Happy Christmas Eve from Alexandria!

Happy Christmas Eve from Alexandria! December 24, 2018

 

Botticelli Nativity
A nativity by Botticelli  (Wikimedia Commons public domain)

 

Just in case you missed it, the Interpreter Foundation’s 2018 public Christmas message, “Christmas in Transition: From Figgy Pudding to the Bread of Life,” was written for us by Elder Spencer J. Condie, an emeritus member of the Seventy.  It appeared on Friday:

 

“While Christmas traditions around the world have evolved, some losing their focus on the Christ child, there is still need for us to center our thoughts and hearts on his message of forgiveness and redeeming love.”

 

The Interpreter Foundation’s special 2017 Christmas message was written for us by the popular Latter-day Saint violinist Jenny Oaks Baker, and it was entitled “Christmastime: When Our Souls Can Sing”:

 

“Christmas is upon us, and it is a special, magical time. I have seen the love of God touch countless lives through the glorious music of the season.”

 

Strikingly, Sharon Eubank, who wrote our 2016 Interpreter Christmas essay and who serves as both First Counselor in the General Relief Society Presidency of the Church of Jesus Chrst of Latter-day Saints  and as director of LDS Charities, also used the theme of music in her piece, “The Song I Cannot Sing”:

 

“The story of her birth is a raucous family tale that begins with her arrival into the world on December 19. Her parents named her Joy.”

 

Prior to that, Clayton M. Christensen wrote our special 2015 Christmas article under the title ““He Did It”: A Christmas Message”:

 

“I think of this dream over and over again, every time Christmas happens.
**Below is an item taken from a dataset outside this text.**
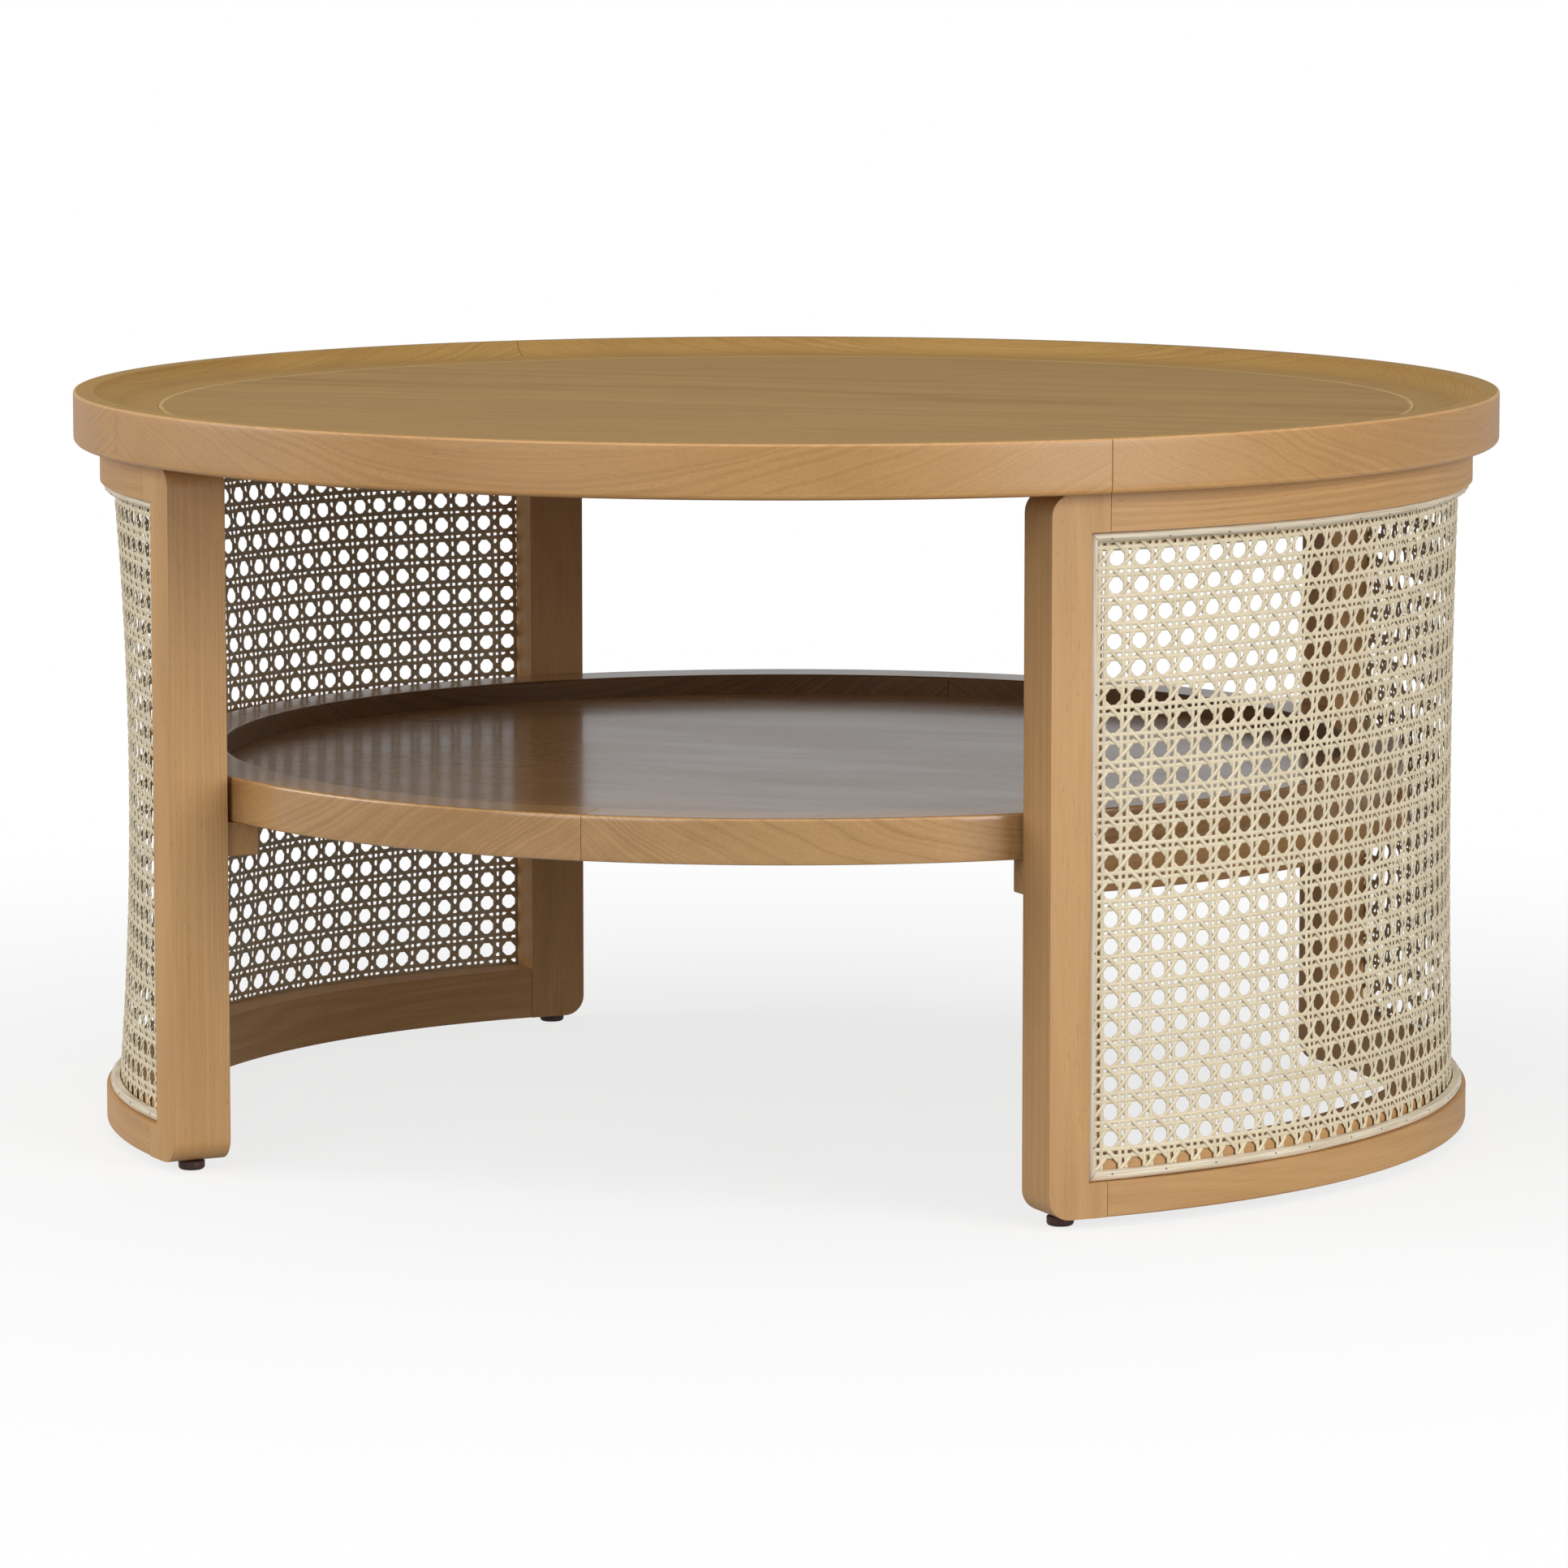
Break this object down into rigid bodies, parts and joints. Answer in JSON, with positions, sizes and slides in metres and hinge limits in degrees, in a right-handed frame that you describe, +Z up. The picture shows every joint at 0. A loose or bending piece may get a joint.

I’m grateful that everybody I meet actually accepted Christ once when we were at that meeting in heaven.”

 

And, while I’m at it, let me call attention once more to our first Interpreter Christmas essay — “Christmas Is About a Baby” — written for us in 2014 by Orson Scott Card.

 

***

 

My wife and I have really gotten a kick out of all of the Christmas decorations that we’ve seen since arriving in Egypt on Sunday night.  We haven’t been here at Christmas time in many, many years — and, back then, we weren’t spending much time during the holidays in the airport or at hotels — but I don’t recall ever seeing many Christmas decorations in Egypt back when we lived here.  So we we’ve been surprised to see large, beautifully lit Christmas trees, poinsettias, gingerbread houses, and the like at the Cairo International Airport and in the two hotels in which we’ve stayed so far, and to hear Christmas music all over the place.  None of it religious or remotely Christian, mind you.  But there have been plenty of statuettes and images of Santa Claus and even Santa suits for sale.  And several people have wished us “Merry Christmas!”